Uit de resultaten van het veldonderzoek blijkt dat de bodemgesteldheid (veldpodzolgrond) in het overgrote deel van de deelgebieden kenmerkend is voor een lage, natte landschappelijke ligging. Tevens bleek de bodem in grote delen van het gebied verstoord te zijn tot onder het archeologisch relevante niveau. Op basis van het veldonderzoek zijn enkele zones te duiden met een ligging op een dekzandrug (zone A op het Vliegveld) waaraan een middelhoge verwachting kan worden toegekend en enkele zones in het Zuidkamp met een plaggendek (al dan niet in combinatie met een podzolprofiel). Aan deze zones kan een hoge archeologische verwachting worden toegekend.
De bureaustudie naar resten van de Fliegerhorst uit WOII had als doel het opstellen van een gespecificeerde archeologische verwachting voor dit specifieke tijdvak, aangezien deze periode niet vertegenwoordigd is op de gemeentelijke archeologische verwachtingskaart. Het onderzoek betrof een gecombineerde studie van archieven, literatuur en luchtfoto’s en een veldinspectie gericht op relicten uit WOII.
Fliegerhorst Twente is van grote betekenis voor de geschiedenis van de Tweede Wereldoorlog in het oosten van Nederland.

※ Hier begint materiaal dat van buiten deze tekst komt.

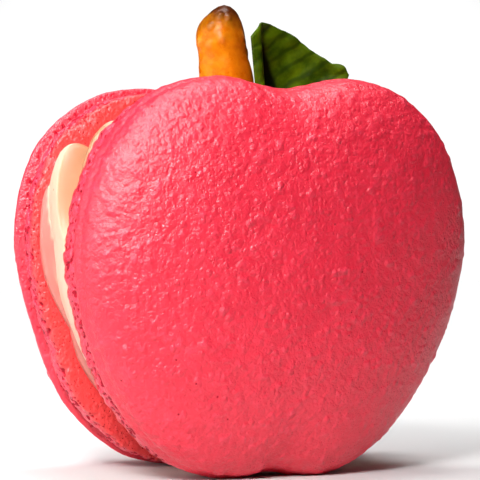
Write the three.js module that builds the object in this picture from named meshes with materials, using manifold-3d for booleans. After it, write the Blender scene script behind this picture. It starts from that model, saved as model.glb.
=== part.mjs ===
// An apple-shaped almond macaron that stands on the two lobes of its shells.
// Two domed shells with ruffled feet hold a thick layer of piped cream, a stick of
// pretzel stands in the cream as the stalk, and a small folded leaf stands beside it.
// Millimetres, +Z up. The front shell is towards -Y and the back shell towards +Y.
import * as THREE from "three";
import { mergeVertices } from "three/addons/utils/BufferGeometryUtils.js";
import Module from "manifold-3d";

// Driving sizes of the sandwich
const HALF_WIDTH = 26; // from the middle to the fullest part of a cheek
const HEIGHT = 48.2; // from the table to the top of a lobe
const CREAM_THICKNESS = 9.6; // between the flat undersides of the two shells
const FOOT_HEIGHT = 4; // ruffled foot, from the flat underside to the crust
const CRUST_WALL = 1.8; // upright edge of the crust above the foot
const DOME_RISE = 7.2; // crown of the dome above the crust's wall
const CORE_Z = 24; // height of the point that the outline is drawn around

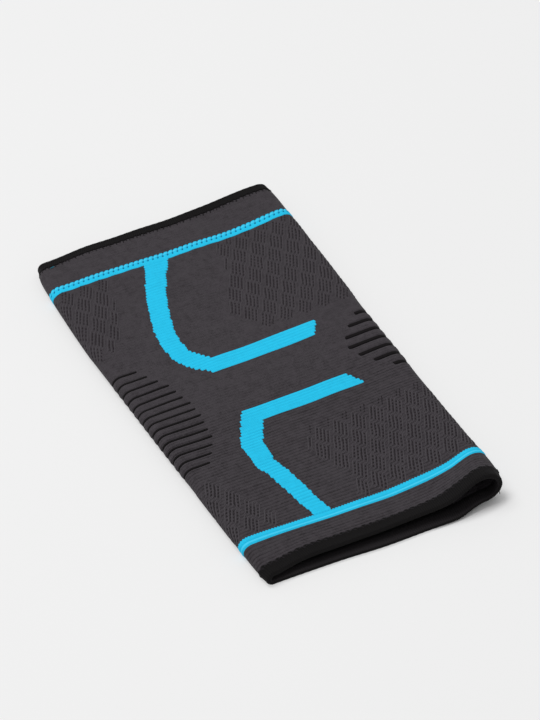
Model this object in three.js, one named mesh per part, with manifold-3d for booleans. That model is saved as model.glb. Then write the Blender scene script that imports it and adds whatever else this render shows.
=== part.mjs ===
// A knitted compression knee sleeve, lying flattened on a table. X runs across it, Y along it from the calf
// end to the thigh end, Z up from the table. All lengths are in millimetres.
import * as THREE from 'three';
import { mergeVertices } from 'three/addons/utils/BufferGeometryUtils.js';
import Module from 'manifold-3d';

const wasm = await Module();
wasm.setup();

// Driving sizes.
const SLEEVE_LENGTH = 265;
const SLEEVE_WIDTH = 143.3;
const REST_HEIGHT = 18.4; // the raised calf corner, the highest point of the sleeve as it lies
const WALL = 1.7;
const GAP = 0.3; // clearance between neighbouring pieces
const INLAY_DEPTH = 0.7; // thickness of every knitted-in coloured piece
const STRIPE_WIDTH = 5.4;
const THIGH_STRIPE_FROM_END = 24.5;
const CALF_STRIPE_FROM_END = 22;
const BAND_WIDTH = 10.6;
const BAND_END_SLANT = 3.2; // how far the slanted bar end leans to each side of its middle
const THIGH_BINDING_WIDTH = 6.5;
const CALF_BINDING_WIDTH = 8;
const BINDING_CLOTH = 0.7;
const BINDING_PROUD = 0.5; // how far the binding stands out from the knit, which it lifts off the table
const TONGUE = 0.65; // thickness of the knit where the binding presses it
const FINE_RIBS = 15;
const FINE_RIB_WIDTH = 0.95;
const FINE_RIB_PITCH = 5.6;
const FINE_RIB_REACH = 28.3; // from the fold's edge inwards, at the middle rib
const FINE_RIBS_MIDDLE = -9;
const BOLD_RIBS = 7;
const BOLD_RIB_WIDTH = 2.2;
const BOLD_RIB_PITCH = 7.3;
const BOLD_RIB_REACH = 21.5;
const BOLD_RIBS_MIDDLE = -6.3;
const RIB_LOWEST = 1.8; // where a rib ends under the fold, above the table

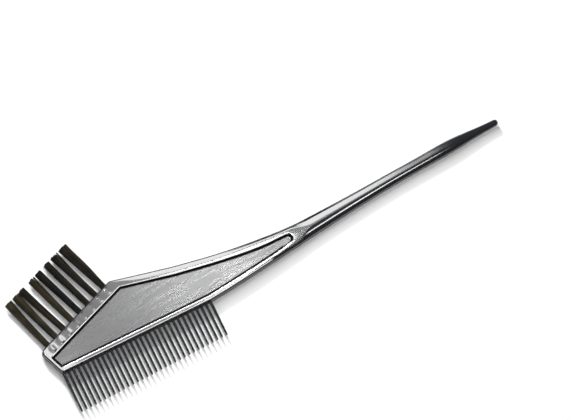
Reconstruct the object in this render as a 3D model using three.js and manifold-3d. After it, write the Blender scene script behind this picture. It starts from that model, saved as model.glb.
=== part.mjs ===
// Double-sided hair tint brush: a one-piece moulded handle whose flat head carries
// a slanted row of nylon tufts along one edge and a fine comb along the other.
// Each tuft is folded round a flat metal anchor in a blind hole of the bristle bar.
//
// Millimetres, +Z up, brush lying flat. +X runs from the head to the tail,
// +Y points to the bristle side and -Y to the comb side.

import * as THREE from "three";
import { mergeVertices } from "three/addons/utils/BufferGeometryUtils.js";
import Module from "manifold-3d";

const wasm = await Module();
wasm.setup();

const degrees = THREE.MathUtils.degToRad;

// Head plan, measured from the comb corner
const barTilt = degrees(16.6); // slope of the bristle edge
const headEndLength = 12.8; // short end edge, square to the bristle edge
const barLength = 41.6; // bristle edge, corner to corner
const combTilt = degrees(-4.1); // slope of the comb edge
const combEdgeLength = 68.4;
const upperTilt = degrees(-17.3); // straight slope behind the bristle edge
const upperStraightLength = 27;
const headEndRadius = 2.2;
const barCornerRadius = 1.3;
const combCornerRadius = 1.4;

// Head section: side walls lean in from the parting line to a small rounded edge
const headThickness = 5.2;
const wallDraft = 0.42;
const edgeRadius = 0.45;
const barDepth = 5.1; // bristle edge to the panel
const endRim = 1.8;
const combRim = 2.5;
const upperRim = 3.65;
const neckRim = 2.3; // shaft's start to the middle of the panel's round end
const panelEndRadius = 2;
const panelRecess = 1.2; // on each face
const panelDraft = 0.35; // how far a panel wall leans over its depth
const panelCornerRadius = 0.8;

// Shaft and tail
const neckX = 110.8; // where the panel ends and the shaft starts
const tailTipX = 209.3;
const tailWidth = 5.75; // widest place of the tail
const tailThickness = 4.9;
const shaftBow = 1.82; // how far the shaft arches to the bristle side
const tipRadius = 1.4;
const roundingLength = 26; // along which the flat section turns into the shaft's
// The shaft's section from the parting line to the crown:
// how far in and how far up, as shares of half the width and half the thickness
const crownShares = [
  [0, 0],
  [0.22, 0.72],
  [0.4, 0.9],
  [0.9, 1],
];

// Each row: place along the shaft, width, arch and thickness
// as shares of the shaft length, tailWidth, shaftBow and tailThickness
const shaftShares = [
  [0.0, 1.62, 0.88, 1.06],
  [0.13, 1.4, 0.89, 1.05],
  [0.26, 1.2, 0.94, 1.03],
  [0.38, 1.08, 0.98, 1.0],
  [0.5, 1.01, 1.0, 0.98],
  [0.62, 0.98, 0.93, 0.98],
  [0.74, 1.0, 0.88, 1.0],
  [0.8, 0.92, 0.82, 0.96],
  [0.865, 0.73, 0.7, 0.82],
  [0.925, 0.58, 0.53, 0.67],
];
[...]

Niets in de Fliegerhorst staat als object op zichzelf: het past allemaal in een geheel, van de gebouwen van de Duitse Luftwaffe, tot de moderne straaljagershelters, tot de afvaldumps in de bosschages bij de Druiventros; de sporen vertellen tezamen een verhaal. In een bredere co ntext is het bovendien wenselijk om een WOII-laag op te nemen op de gemeentelijke archeologische beleidskaart en een in de toekomst te vervaardigen cultuurhistorische beleidskaart.